Y es que si la cultura democrática del país se demuestra enclenque y penosa día a día – entre los que mandan y entre los mandados – la cultura jurídica es prácticamente indetectable. Y las relaciones entre el Derecho y la Política ya son un terreno virginal para la clase dirigente en particular y la ciudadanía en general. Los derechos, fundamentados normativamente, son el objeto del Derecho y la práctica judicial. En cambio, el objeto de la política son pretensiones y expectativas articulados y dinamizados por valores socialmente deseables y acreditados: la igualdad, la libertad, el bienestar social, la misma justicia.
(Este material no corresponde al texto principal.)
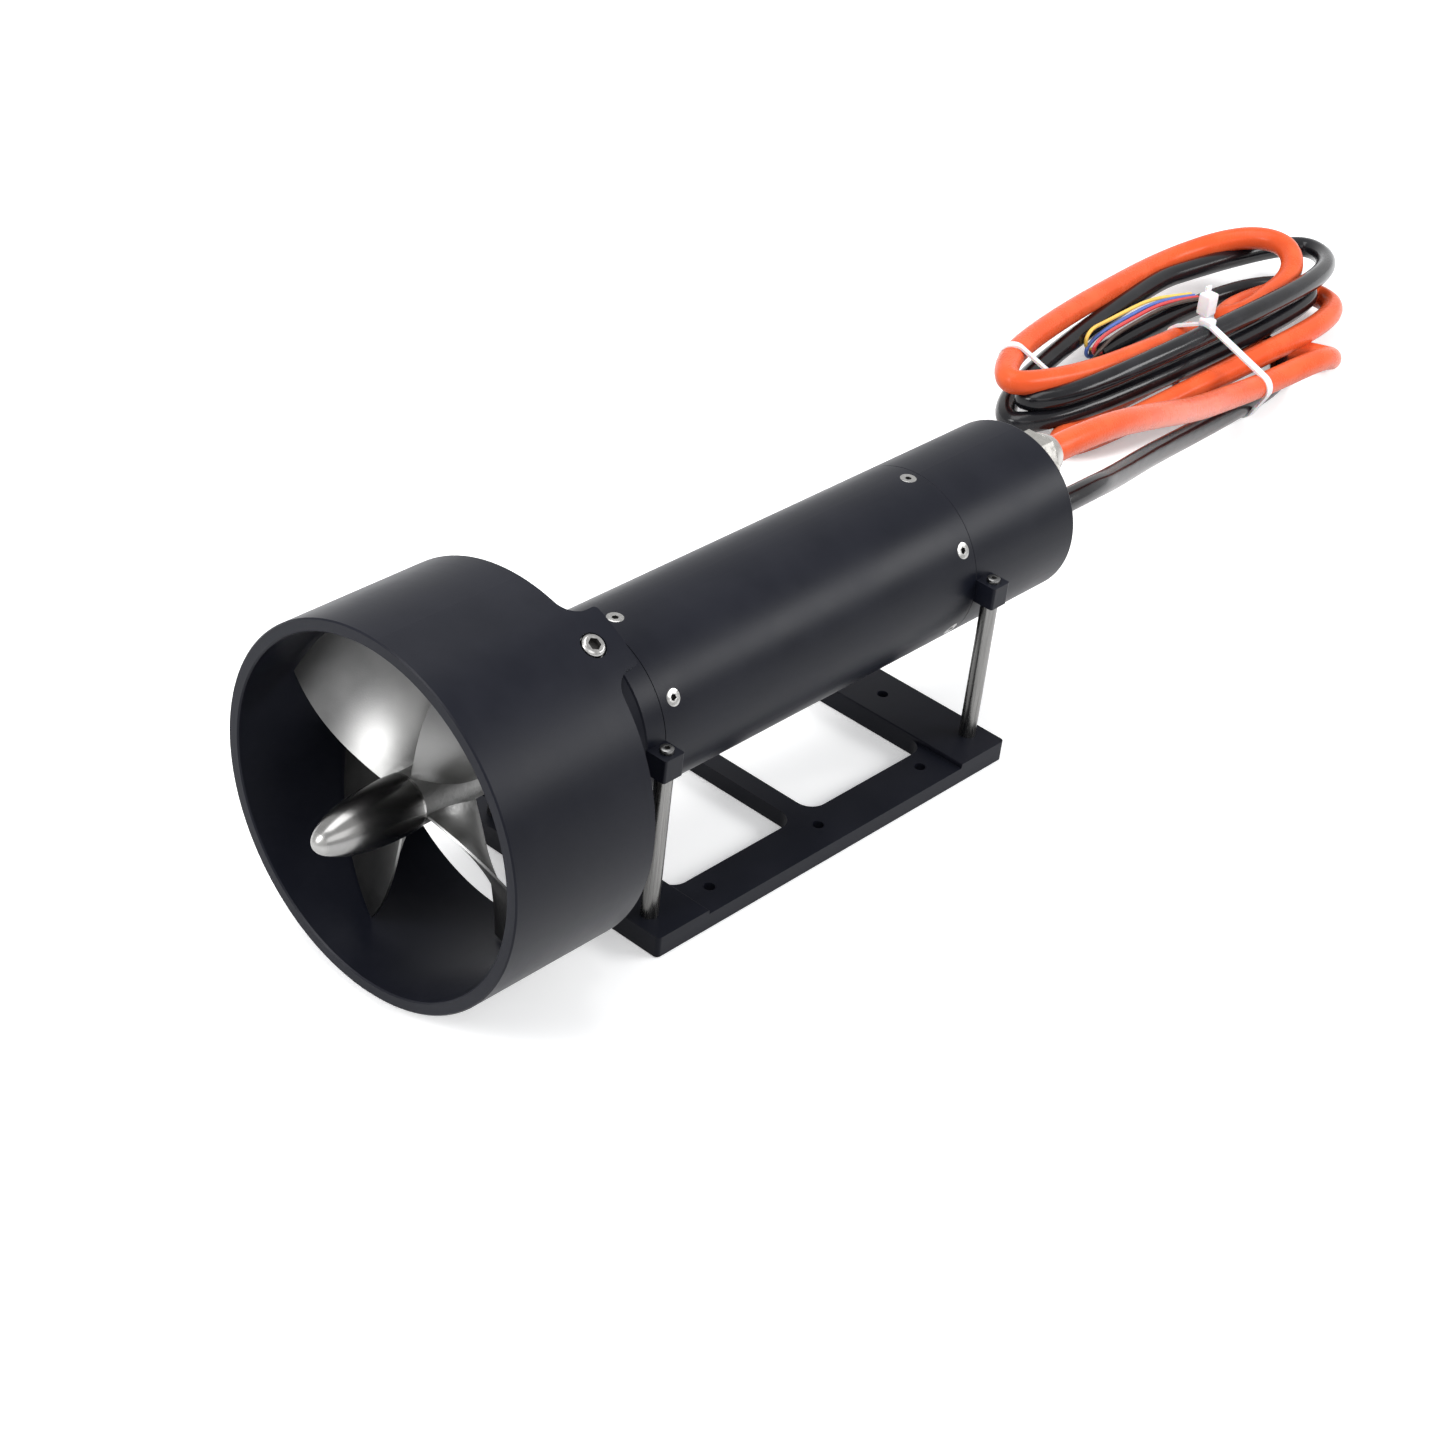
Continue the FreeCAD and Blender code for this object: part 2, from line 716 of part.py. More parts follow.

Los derechos y las expectativas no siempre guardan ni deben guardar una simetría perfecta. Desde luego, los jueces emiten sus sentencias ateniéndose no solo a un sistema normativo (leyes y antecedentes judiciales) porque en la práctica del Derecho también operan principios e ideales que condicionan las decisiones de los magistrados. Pero esta autonomía valorativa no es discrecional y el valor fundamental está en determinar los hechos y aplicar la legislación vigente con la máxima precisión y pertinencia.A menos que se quiera aniquilar el Derecho positivo y regresar a la situación jurídica de hace 300 años, eliminando cualquier independencia entre Derecho y moral.
Cabe pensar en que las leyes deben cambiarse. Sin duda el sistema judicial del país – basta con comprobar lo que ha pasado esta misma semana con la elección de los magistrados del Consejo General del Poder Judicial – necesita urgentemente reformas que no son, precisamente, las del Ministerio de Justicia de Ruiz-Gallardón. Quien quiera puede soñar con la dulce pesadilla de juzgados populares levantando horcas en las esquinas. Pero tanto la sentencia del Prestige como el auto del juez Pablo Ruz son exactamente lo que son y no lo que, desde la pasión política, el amarillismo periodístico o los catecumenismos ideológicos se pretende que deban ser.